Saturday, March 24, 2018

Dropbox (DBX) IPO By The Numbers

Dropbox (Getty images)

Cloud storage company Dropbox (DBX) will make its debut on the public market Friday. Broadly considered this year’s first big tech IPO, demand for the company’s shares continue to outpace supply.
Accordingly, the company on Wednesday raised its IPO price range of by $2. Dropbox, which is selling 36 million shares, now expects the IPO to be priced in a range of $18 and $20 per share, up from its previous range of $16 to $18. This new range now puts the company’s market value at around $7.85 billion.
Analysts suspect that Dropbox may raise the price range yet again before the shares begin trading on the Nasdaq Friday. There’s also a chance that the offering could be increased by more than 5 million additional shares. That is, assuming underwriters, lead by Goldman Sachs, exercise their options to buy more stock.

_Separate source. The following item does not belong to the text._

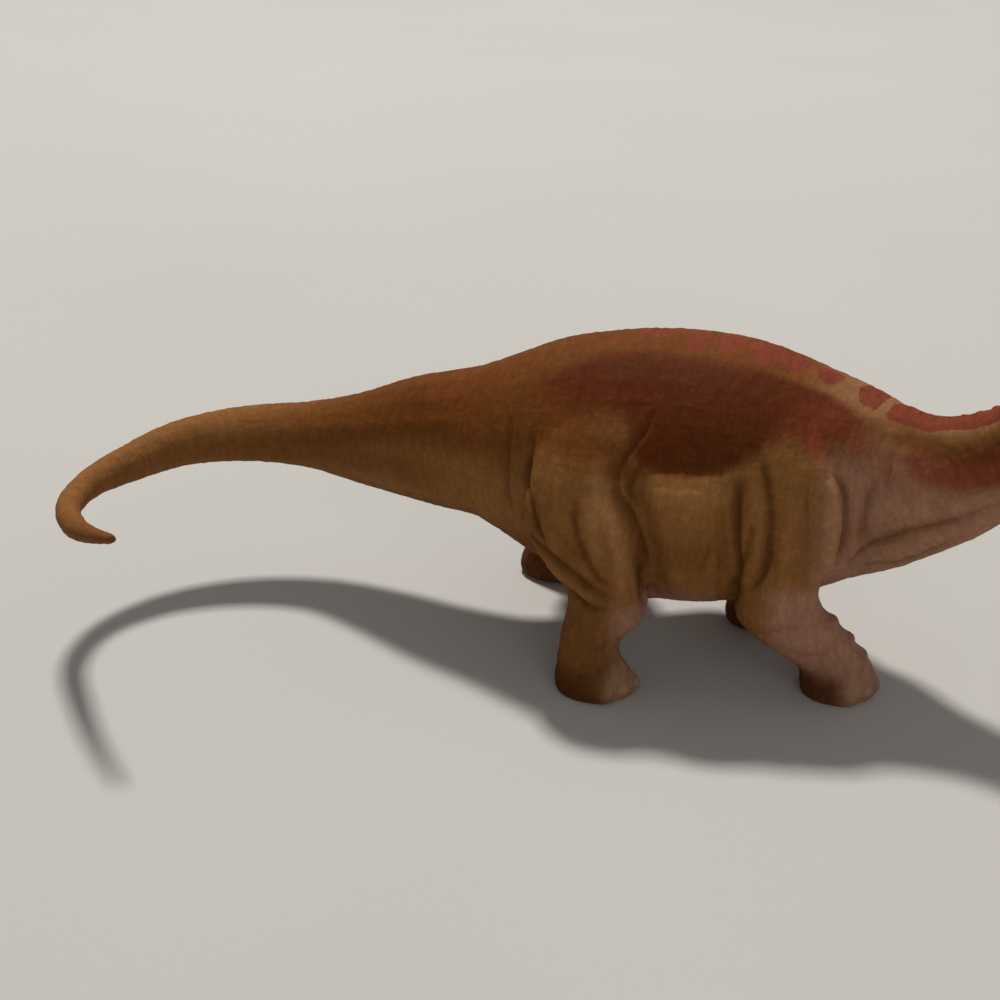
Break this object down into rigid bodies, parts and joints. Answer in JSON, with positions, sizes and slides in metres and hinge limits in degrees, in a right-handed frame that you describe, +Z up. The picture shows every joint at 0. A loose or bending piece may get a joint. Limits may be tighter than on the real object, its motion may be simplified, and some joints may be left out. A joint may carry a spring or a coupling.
{
  "type": "toy dinosaur figure",
  "caption": "Walking long-necked sauropod toy in moulded soft vinyl, with wrinkled skin, a curled tail and airbrushed rust and red markings.",
  "frame": {"origin": "on the ground, at the middle of the box round the whole figure", "axes": "+X toward the head, +Y toward the animal's left side, +Z up"},
  "size_m": [0.2258, 0.0902, 0.091],
  "materials": {
    "body_vinyl": "satin soft vinyl, sand coloured, airbrushed rust brown with a coral red spine",
    "sand_vinyl": "satin soft vinyl, sand coloured, with an orange tint along the top",
    "leg_vinyl": "satin soft vinyl, sand coloured, pinker brown at the feet"
  },
  "bodies": {
    "root": {"torso": "body_vinyl", "tail": "sand_vinyl", "neck": "body_vinyl", "head": "body_vinyl", "hindleg_right": "leg_vinyl", "hindleg_left": "leg_vinyl", "foreleg_right": "leg_vinyl", "foreleg_left": "leg_vinyl"}
  },
  "joints": []
}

As it stands, the company is expected to raise close to $750 million to $800 million, according to some estimates, making it the largest tech IPO since Snap (SNAP) debuted on the market just over a year ago.

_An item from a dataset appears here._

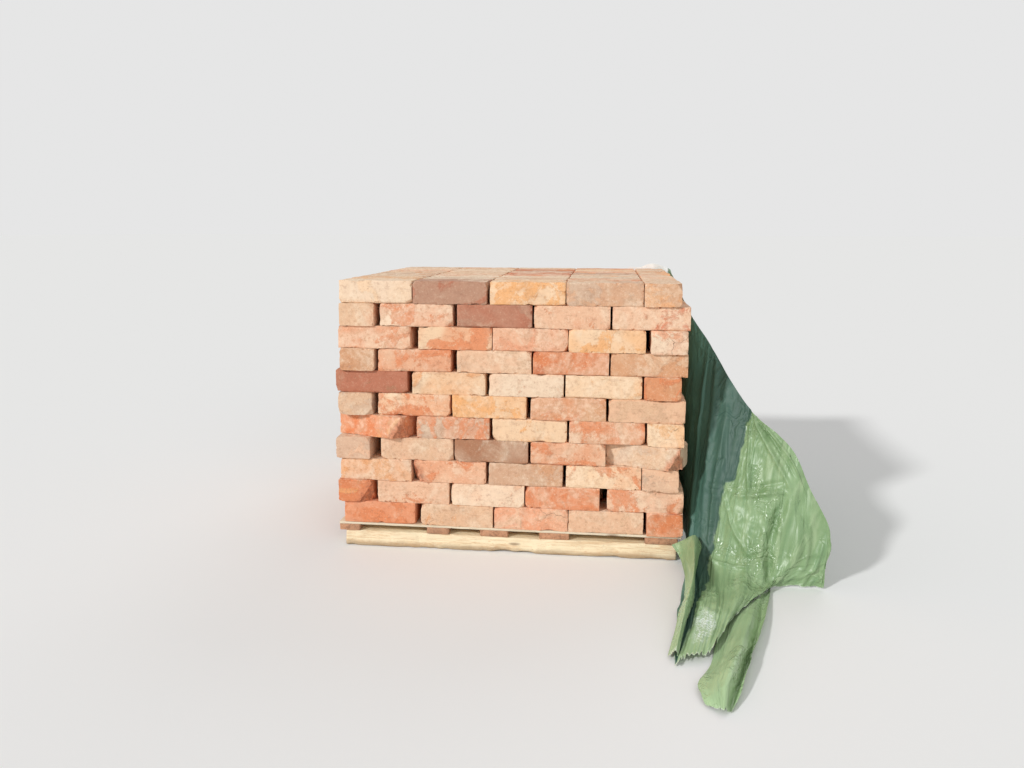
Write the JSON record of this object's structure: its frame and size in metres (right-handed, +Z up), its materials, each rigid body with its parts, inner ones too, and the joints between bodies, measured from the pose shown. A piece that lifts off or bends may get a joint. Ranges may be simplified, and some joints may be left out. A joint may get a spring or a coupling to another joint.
{
  "type": "pallet of bricks",
  "caption": "Low timber pallet carrying a dry stacked load of reclaimed clay bricks in alternating bond, with stretch film pulled off one side.",
  "frame": {"origin": "on the floor under the middle of the pallet, on the underside of the middle bearer", "axes": "+X runs to the right along the front face of the load, +Y into its depth, +Z up"},
  "size_m": [1.3729, 1.5613, 0.8238],
  "materials": {
    "brick": "matt, worn, with lime mortar residue",
    "bearer_wood": "rough sawn",
    "batten_wood": "weathered",
    "deck_wood": "rough sawn",
    "film": "glossy, crumpled, translucent"
  },
  "bodies": {
    "root": {"bearer_front": "bearer_wood", "bearer_middle": "bearer_wood", "bearer_rear": "bearer_wood", "course_01": "brick", "course_02": "brick", "course_03": "brick", "course_04": "brick", "course_05": "brick", "course_06": "brick", "course_07": "brick", "course_08": "brick", "course_09": "brick", "course_10": "brick", "course_11": "brick", "cross_batten_1": "batten_wood", "cross_batten_2": "batten_wood", "cross_batten_3": "batten_wood", "cross_batten_4": "batten_wood", "cross_batten_5": "batten_wood", "deck_board_1": "deck_wood", "deck_board_2": "deck_wood", "deck_board_3": "deck_wood", "deck_board_4": "deck_wood", "deck_board_5": "deck_wood", "deck_board_6": "deck_wood", "deck_board_7": "deck_wood", "wrap_film": "film"}
  },
  "joints": []
}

Originally named “Evenflow," the San Francisco-based tech company was co-founded in 2007 by Drew Houston and Arash Ferdowsi. And it has quickly asserted itself as a leader within the fast-growing cloud market, specializing in the storing and sharing of documents, photos and files. The company boasts having some 400 billion pieces of content stored on its platform. And according to its Form-S1, filed with the Securities and Exchange Commission, Dropbox has over 500 million registered users, spanning 180 countries.
Of that 500 million users, 11 million are paying customers, accounting for just a little over 2%. The company has not shied away from that fact. "Our future growth could be harmed if we fail to attract new users or convert registered users to paying users," the company said as part of its risk factors in the filing.
But here’s the thing: As with cloud powerhouses Microsoft (MSFT) and Adobe (ADBE), Dropbox makes money by selling cloud subscriptions to their product. While the 2% paying members underscores why Dropbox isn't yet profitable, investors see the 2% number as an opportunity in terms of addressable market growth and product diversification, particularly given its robust growth rate.
The S1 notes that more than 90% of Fortune 500 companies are on the platform. And of that total, 56% of the companies have at least one paying Dropbox Business team (minimum of 3 users). The company, which saw 100 million users signed up on its platform since the beginning of 2017, has reported revenues of $1.11 billion, up 31% from the prior year. Notably, its annual recurring revenue, which is a prized metric in the subscription model, is growing at 28%, reaching $1.2 billion in 2017.
All told, as with most (if not all) IPOs, execution risk exists in terms of Dropbox’s long-term success. But it’s nonetheless encouraging that the company continues to narrow its losses and is cash flow break-even. As such, as long as the top-line remains healthy, combined with sustained cloud demand and product innovation, Dropbox will be successful. And so will the stock.